◆ Written problem: Go through the listing and write out all of it exactly.

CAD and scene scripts
*-*-*

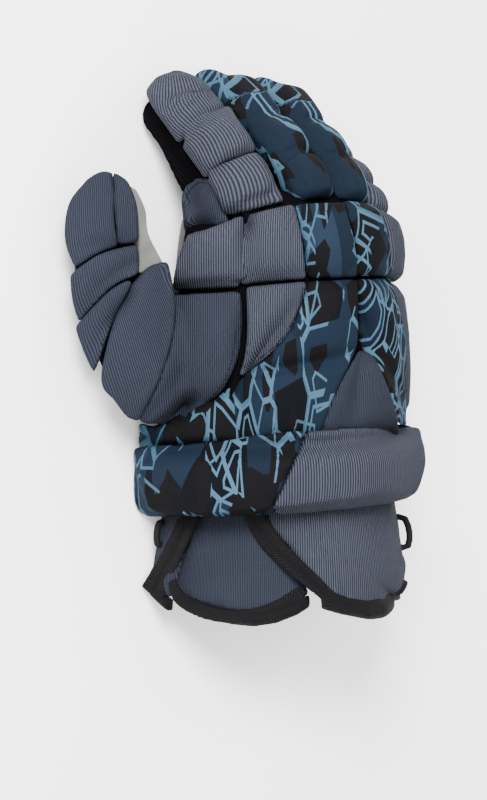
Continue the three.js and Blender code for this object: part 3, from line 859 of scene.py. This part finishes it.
def finish_piece(piece, finish, nodes=()):
    """Dresses a piece, shades it smooth and hangs it on the glove's body."""
    piece.data.materials.clear()
    piece.data.materials.append(finish_material(finish))
    piece.data.shade_smooth()
    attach(piece, "root")
    if nodes:
        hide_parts(*nodes)


def pad(name, nodes, finish, wraps, rows):
    """One padded piece: the CAD nodes that it stands for, its finish, and where the photograph
    shows it, as rows of pixels from its top edge to its bottom edge. A piece that wraps round out
    of sight keeps its CAD form too."""
    return {"name": name, "nodes": nodes, "finish": finish, "wraps": wraps, "rows": rows}


FINGER_PADS = [
    pad("index_tip_block", ("index_pad_tip",), "grey", True, [
        [(157, 78), (181, 76), (205, 86)], [(150, 91), (186, 92), (215, 98)],
        [(160, 112), (188, 105), (221, 106)], [(175, 130), (181, 117), (190, 113)]]),
    pad("index_upper_block", ("index_pad_upper",), "grey", True, [
        [(184, 116), (229, 107)], [(184, 134), (241, 127)], [(196, 154), (250, 140)],
        [(207, 168), (255, 150)]]),
    pad("index_lower_block", ("index_pad_lower",), "grey", True, [
        [(208, 170), (256, 153)], [(216, 188), (270, 177)], [(227, 215), (283, 201)]]),
    pad("middle_tip_block", ("middle_pad_tip",), "print", True, [
        [(194, 76), (210, 70), (232, 79)], [(210, 90), (236, 86), (257, 97)],
        [(232, 108), (250, 103), (270, 104)]]),
    pad("middle_upper_block", ("middle_pad_upper",), "print", True, [
        [(233, 109), (271, 105)], [(246, 126), (284, 122)], [(262, 146), (294, 142)]]),
    pad("middle_lower_block", ("middle_pad_lower",), "print", True, [
        [(263, 148), (295, 143)], [(274, 170), (312, 162)], [(287, 200), (327, 188), (328, 190)]]),
    pad("ring_tip_block", ("ring_pad_tip",), "print", True, [
        [(246, 84), (262, 78), (282, 86)], [(266, 96), (284, 94), (305, 104)],
        [(284, 112), (300, 110), (322, 120)]]),
    pad("ring_upper_block", ("ring_pad_upper",), "print", True, [
        [(285, 114), (323, 121)], [(298, 130), (332, 132)], [(311, 148), (338, 144)]]),
    pad("ring_lower_block", ("ring_pad_lower",), "print", True, [
        [(312, 149), (339, 145)], [(322, 168), (353, 164)], [(331, 192), (362, 192)]]),
    pad("pinky_tip_block", ("pinky_pad_tip",), "grey", True, None),
    pad("pinky_upper_block", ("pinky_pad_upper",), "grey", True, None),
    pad("pinky_lower_block", ("pinky_pad_lower",), "grey", True, None),
    pad("index_tongue_block", ("index_side_tongue",), "deep", False, [
        [(189, 182), (200, 176), (212, 182)], [(183, 200), (202, 200), (221, 202)],
        [(187, 232), (206, 228), (228, 223)]]),
]
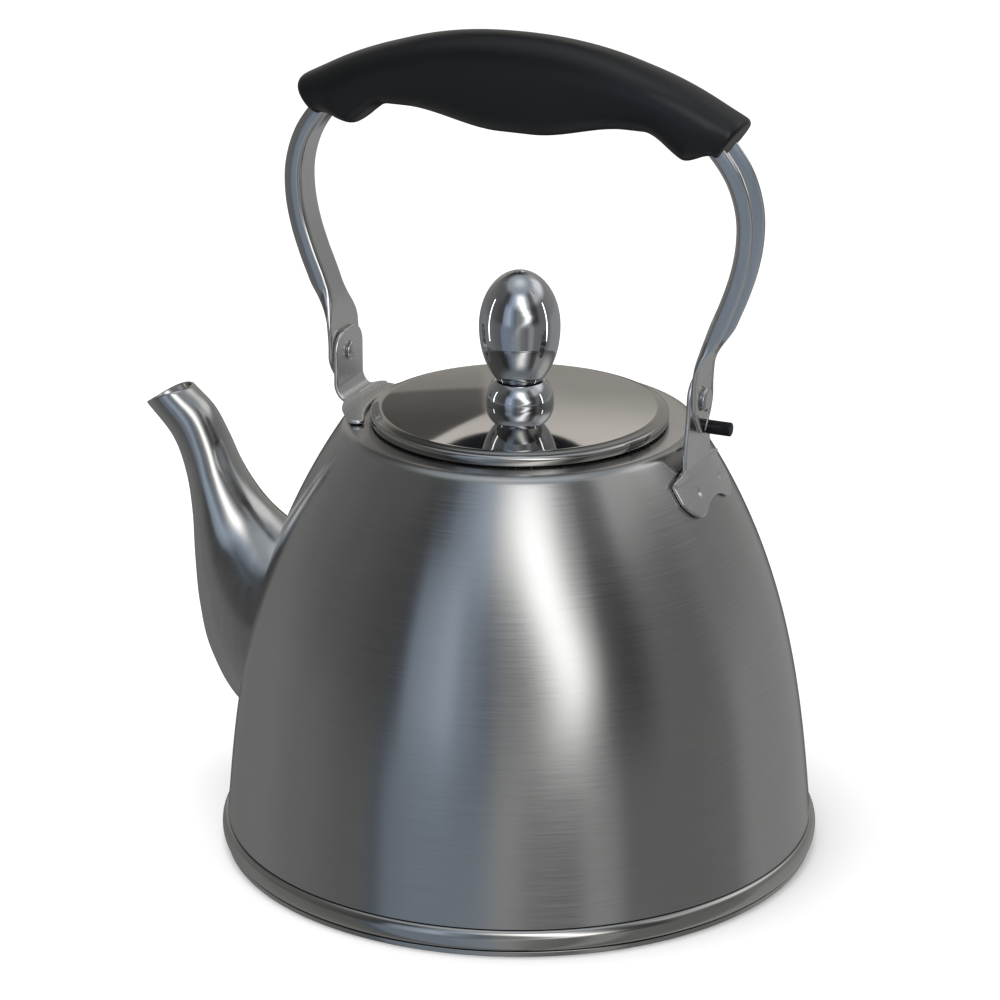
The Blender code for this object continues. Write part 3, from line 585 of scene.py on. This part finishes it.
def bell_outline():
    """(radius, height) from the foot up the wall, over the fold, in along the deck and down the neck."""
    z = np.linspace(FOOT_Z, FOLD_Z, 110)
    wall = np.stack([wall_radius(z), z], axis=1)
    lean = math.atan2(1, wall_slope(FOLD_Z))
    turn = np.linspace(lean, 0, 14)[1:]
    middle = wall[-1] - FOLD_RADIUS * np.array((math.sin(lean), math.cos(lean)))
    bend = middle + FOLD_RADIUS * np.stack([np.sin(turn), np.cos(turn)], axis=1)
    deck_z = bend[-1, 1]
    deck = np.linspace(bend[-1, 0] - 0.3 * MM, NECK_RADIUS + NECK_FOLD, 10)
    dip = np.linspace(0, math.pi / 2, 9)[1:]
    fall = 1 - np.stack([np.sin(dip), np.cos(dip)], axis=1)
    lip = np.array((NECK_RADIUS, deck_z)) + NECK_FOLD * fall * np.array((1, -1))
    neck = np.stack([np.full(5, NECK_RADIUS), np.linspace(deck_z - 2 * MM, deck_z - 7 * MM, 5)], axis=1)
    return np.concatenate([wall, bend, np.stack([deck, np.full(10, deck_z)], axis=1), lip, neck])


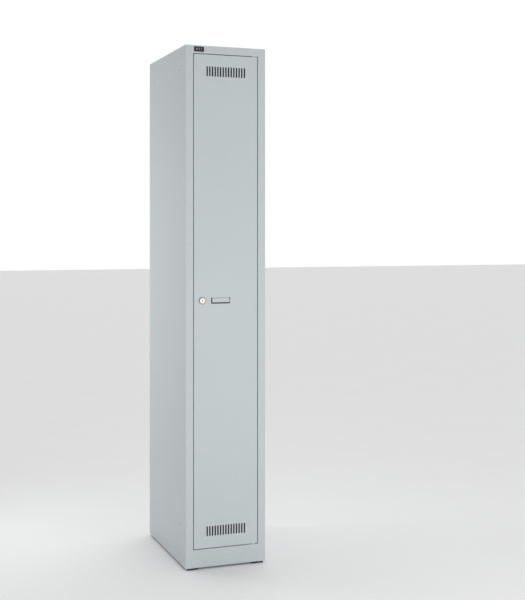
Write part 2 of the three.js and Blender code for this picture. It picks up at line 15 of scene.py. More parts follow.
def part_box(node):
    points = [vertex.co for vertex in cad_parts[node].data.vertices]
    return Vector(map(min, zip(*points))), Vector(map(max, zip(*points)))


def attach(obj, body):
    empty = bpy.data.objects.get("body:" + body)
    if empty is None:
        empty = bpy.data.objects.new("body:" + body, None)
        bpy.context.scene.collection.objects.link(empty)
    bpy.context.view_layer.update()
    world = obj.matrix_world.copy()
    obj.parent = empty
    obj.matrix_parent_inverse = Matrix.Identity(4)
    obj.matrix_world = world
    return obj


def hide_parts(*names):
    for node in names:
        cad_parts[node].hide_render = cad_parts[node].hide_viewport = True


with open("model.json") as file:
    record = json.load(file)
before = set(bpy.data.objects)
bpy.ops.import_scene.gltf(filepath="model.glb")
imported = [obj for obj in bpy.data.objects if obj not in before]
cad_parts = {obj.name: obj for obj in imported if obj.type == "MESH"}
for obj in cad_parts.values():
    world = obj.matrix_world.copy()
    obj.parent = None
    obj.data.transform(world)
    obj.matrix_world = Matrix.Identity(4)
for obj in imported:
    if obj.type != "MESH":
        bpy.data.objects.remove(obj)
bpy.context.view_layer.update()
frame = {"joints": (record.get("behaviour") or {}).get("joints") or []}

*-*-*

◆ Answer for this exercise:
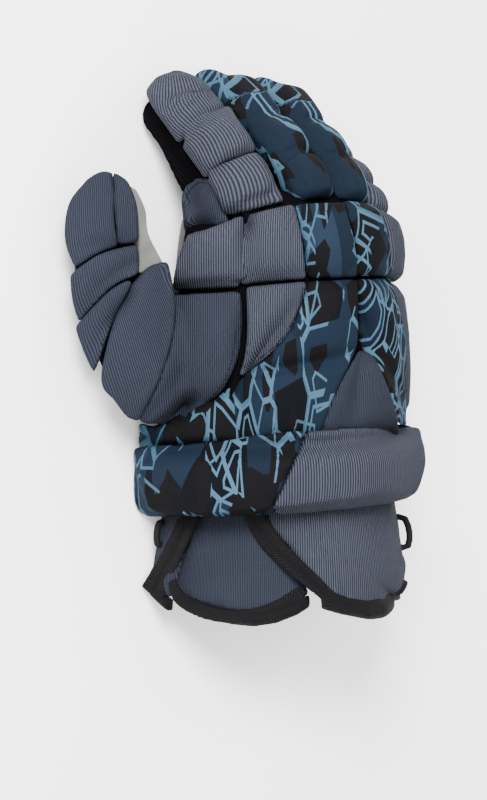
Continue the three.js and Blender code for this object: part 3, from line 859 of scene.py. This part finishes it.
def finish_piece(piece, finish, nodes=()):
    """Dresses a piece, shades it smooth and hangs it on the glove's body."""
    piece.data.materials.clear()
    piece.data.materials.append(finish_material(finish))
    piece.data.shade_smooth()
    attach(piece, "root")
    if nodes:
        hide_parts(*nodes)


def pad(name, nodes, finish, wraps, rows):
    """One padded piece: the CAD nodes that it stands for, its finish, and where the photograph
    shows it, as rows of pixels from its top edge to its bottom edge. A piece that wraps round out
    of sight keeps its CAD form too."""
    return {"name": name, "nodes": nodes, "finish": finish, "wraps": wraps, "rows": rows}


FINGER_PADS = [
    pad("index_tip_block", ("index_pad_tip",), "grey", True, [
        [(157, 78), (181, 76), (205, 86)], [(150, 91), (186, 92), (215, 98)],
        [(160, 112), (188, 105), (221, 106)], [(175, 130), (181, 117), (190, 113)]]),
    pad("index_upper_block", ("index_pad_upper",), "grey", True, [
        [(184, 116), (229, 107)], [(184, 134), (241, 127)], [(196, 154), (250, 140)],
        [(207, 168), (255, 150)]]),
    pad("index_lower_block", ("index_pad_lower",), "grey", True, [
        [(208, 170), (256, 153)], [(216, 188), (270, 177)], [(227, 215), (283, 201)]]),
    pad("middle_tip_block", ("middle_pad_tip",), "print", True, [
        [(194, 76), (210, 70), (232, 79)], [(210, 90), (236, 86), (257, 97)],
        [(232, 108), (250, 103), (270, 104)]]),
    pad("middle_upper_block", ("middle_pad_upper",), "print", True, [
        [(233, 109), (271, 105)], [(246, 126), (284, 122)], [(262, 146), (294, 142)]]),
    pad("middle_lower_block", ("middle_pad_lower",), "print", True, [
        [(263, 148), (295, 143)], [(274, 170), (312, 162)], [(287, 200), (327, 188), (328, 190)]]),
    pad("ring_tip_block", ("ring_pad_tip",), "print", True, [
        [(246, 84), (262, 78), (282, 86)], [(266, 96), (284, 94), (305, 104)],
        [(284, 112), (300, 110), (322, 120)]]),
    pad("ring_upper_block", ("ring_pad_upper",), "print", True, [
        [(285, 114), (323, 121)], [(298, 130), (332, 132)], [(311, 148), (338, 144)]]),
    pad("ring_lower_block", ("ring_pad_lower",), "print", True, [
        [(312, 149), (339, 145)], [(322, 168), (353, 164)], [(331, 192), (362, 192)]]),
    pad("pinky_tip_block", ("pinky_pad_tip",), "grey", True, None),
    pad("pinky_upper_block", ("pinky_pad_upper",), "grey", True, None),
    pad("pinky_lower_block", ("pinky_pad_lower",), "grey", True, None),
    pad("index_tongue_block", ("index_side_tongue",), "deep", False, [
        [(189, 182), (200, 176), (212, 182)], [(183, 200), (202, 200), (221, 202)],
        [(187, 232), (206, 228), (228, 223)]]),
]
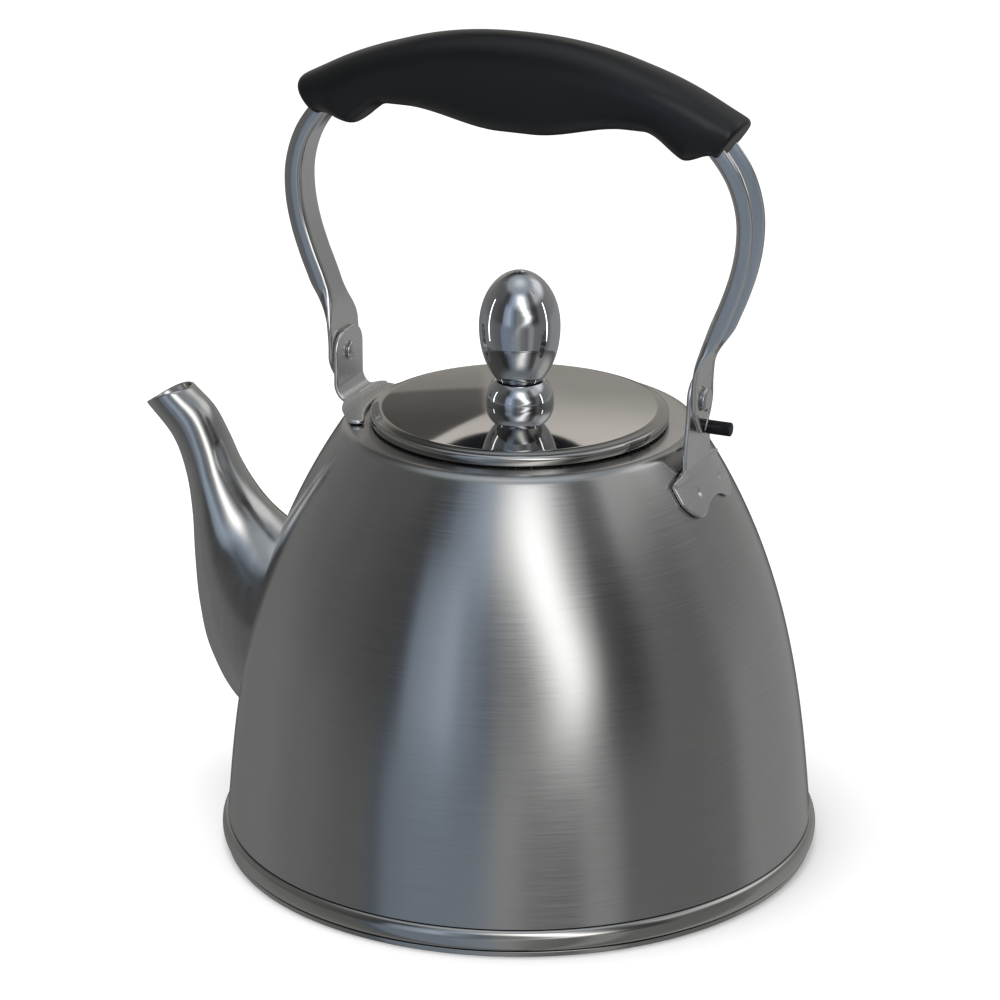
The Blender code for this object continues. Write part 3, from line 585 of scene.py on. This part finishes it.
def bell_outline():
    """(radius, height) from the foot up the wall, over the fold, in along the deck and down the neck."""
    z = np.linspace(FOOT_Z, FOLD_Z, 110)
    wall = np.stack([wall_radius(z), z], axis=1)
    lean = math.atan2(1, wall_slope(FOLD_Z))
    turn = np.linspace(lean, 0, 14)[1:]
    middle = wall[-1] - FOLD_RADIUS * np.array((math.sin(lean), math.cos(lean)))
    bend = middle + FOLD_RADIUS * np.stack([np.sin(turn), np.cos(turn)], axis=1)
    deck_z = bend[-1, 1]
    deck = np.linspace(bend[-1, 0] - 0.3 * MM, NECK_RADIUS + NECK_FOLD, 10)
    dip = np.linspace(0, math.pi / 2, 9)[1:]
    fall = 1 - np.stack([np.sin(dip), np.cos(dip)], axis=1)
    lip = np.array((NECK_RADIUS, deck_z)) + NECK_FOLD * fall * np.array((1, -1))
    neck = np.stack([np.full(5, NECK_RADIUS), np.linspace(deck_z - 2 * MM, deck_z - 7 * MM, 5)], axis=1)
    return np.concatenate([wall, bend, np.stack([deck, np.full(10, deck_z)], axis=1), lip, neck])


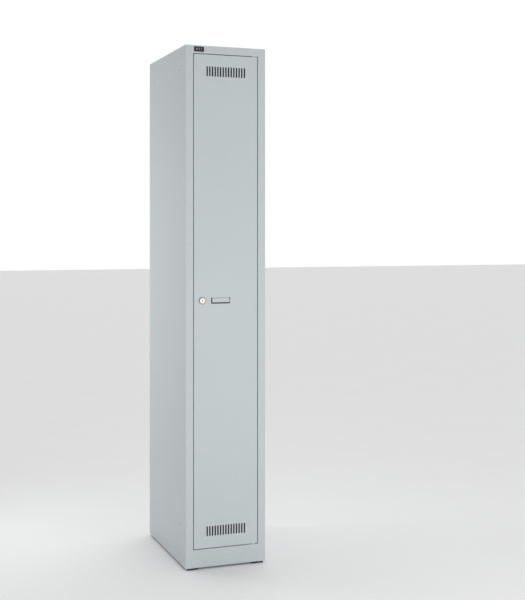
Write part 2 of the three.js and Blender code for this picture. It picks up at line 15 of scene.py. More parts follow.
def part_box(node):
    points = [vertex.co for vertex in cad_parts[node].data.vertices]
    return Vector(map(min, zip(*points))), Vector(map(max, zip(*points)))


def attach(obj, body):
    empty = bpy.data.objects.get("body:" + body)
    if empty is None:
        empty = bpy.data.objects.new("body:" + body, None)
        bpy.context.scene.collection.objects.link(empty)
    bpy.context.view_layer.update()
    world = obj.matrix_world.copy()
    obj.parent = empty
    obj.matrix_parent_inverse = Matrix.Identity(4)
    obj.matrix_world = world
    return obj


def hide_parts(*names):
    for node in names:
        cad_parts[node].hide_render = cad_parts[node].hide_viewport = True


with open("model.json") as file:
    record = json.load(file)
before = set(bpy.data.objects)
bpy.ops.import_scene.gltf(filepath="model.glb")
imported = [obj for obj in bpy.data.objects if obj not in before]
cad_parts = {obj.name: obj for obj in imported if obj.type == "MESH"}
for obj in cad_parts.values():
    world = obj.matrix_world.copy()
    obj.parent = None
    obj.data.transform(world)
    obj.matrix_world = Matrix.Identity(4)
for obj in imported:
    if obj.type != "MESH":
        bpy.data.objects.remove(obj)
bpy.context.view_layer.update()
frame = {"joints": (record.get("behaviour") or {}).get("joints") or []}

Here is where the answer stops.